Only the strongest candidates move forward to generation.

This stage is where GEO (Generative Engine Optimization) becomes critical. Structured data, entity clarity, and semantic alignment significantly influence selection probability.

3. Response Generation

The language model then synthesizes information from the selected sources and generates a coherent response.

Importantly, the model does not simply copy content. It composes a new answer based on retrieved information.

If your brand is among the selected sources, your insights influence the AI-generated response. If not, you are excluded from the final output.

In RAG systems, influence equals inclusion.

The SEO and GEO Connection

Traditional SEO focuses on ranking in search engine result pages.

RAG-based systems introduce a new dynamic:

  • SEO determines index visibility.

  • GEO determines retrieval eligibility.

In AI search environments:

Search Visibility → Retrieval Inclusion → Generated Presence

Enterprise brands must optimize not only for ranking signals but also for retrieval signals.

This includes:

  • Entity optimization

  • Structured schema markup

  • Topic clusters

  • E-E-A-T signals

  • Semantic completeness

RAG rewards structured authority.

RAG Strategy for Enterprise Brands

To increase inclusion probability within RAG systems, enterprise brands should:

  1. Build Topical Authority
    Create comprehensive content ecosystems around core themes.

  2. Strengthen Entity Signals
    Clarify brand, product, and leadership entities through structured data and knowledge graph alignment.

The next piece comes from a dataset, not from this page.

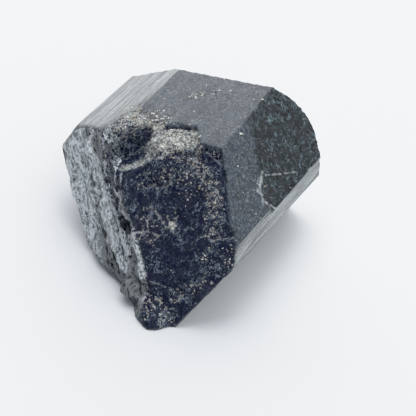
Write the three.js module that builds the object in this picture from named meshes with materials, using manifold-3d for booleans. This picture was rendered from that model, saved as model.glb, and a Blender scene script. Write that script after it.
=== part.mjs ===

  3. Implement Schema Markup
    Use JSON-LD and structured metadata to make content machine-interpretable.

  4. Optimize for Query Clusters
    Cover not only main queries but related sub-queries that may appear in retrieval expansion.

  5. Maintain Content Freshness
    RAG systems may favor up-to-date information depending on query type.

Enterprise RAG strategy is not about content volume. It is about structured eligibility.

Real-World Example

Consider a user asking:

“What is the best enterprise CRM software for B2B companies?”

A RAG system might:

  1. Retrieve 40–50 documents related to CRM software.

  2. Filter to 15 authoritative, relevant sources.

  3. Generate a synthesized answer recommending specific platforms and explaining features.

If your CRM platform content:

  • Demonstrates authority

  • Covers comparisons

  • Includes structured data

  • Answers common sub-queries

it may be included in the retrieval and influence the generated output.

If it lacks structure or depth, it will likely be excluded.

Related Terms

To fully understand RAG, enterprise brands should also understand:

  • Vector Search

  • Embeddings

  • Semantic Search

  • Generative Engine Optimization (GEO)

  • Answer Engine Optimization (AEO)

  • Entity Optimization

  • Knowledge Graph

  • E-E-A-T (Experience, Expertise, Authoritativeness, Trustworthiness)

RAG does not operate in isolation. It sits within a broader AI search ecosystem.

Frequently Asked Questions

Q: Is RAG replacing traditional SEO?
No. RAG builds on indexed web content. SEO ensures your content is discoverable. RAG determines whether it is selected and synthesized.

Q: Does RAG guarantee citations?
Not necessarily. Some systems explicitly cite sources; others synthesize without visible attribution. Inclusion probability still matters.

Q: Is RAG only relevant for large enterprises?
No. Smaller brands can leverage niche authority and long-tail expertise to improve retrieval inclusion.

Q: How do I know if my brand is included in AI retrieval?
Monitoring AI outputs, citation patterns, and query simulations can provide directional signals. However, retrieval algorithms are proprietary.

Q: What is the biggest mistake in RAG strategy?
Focusing solely on keyword ranking while ignoring semantic structure and entity clarity.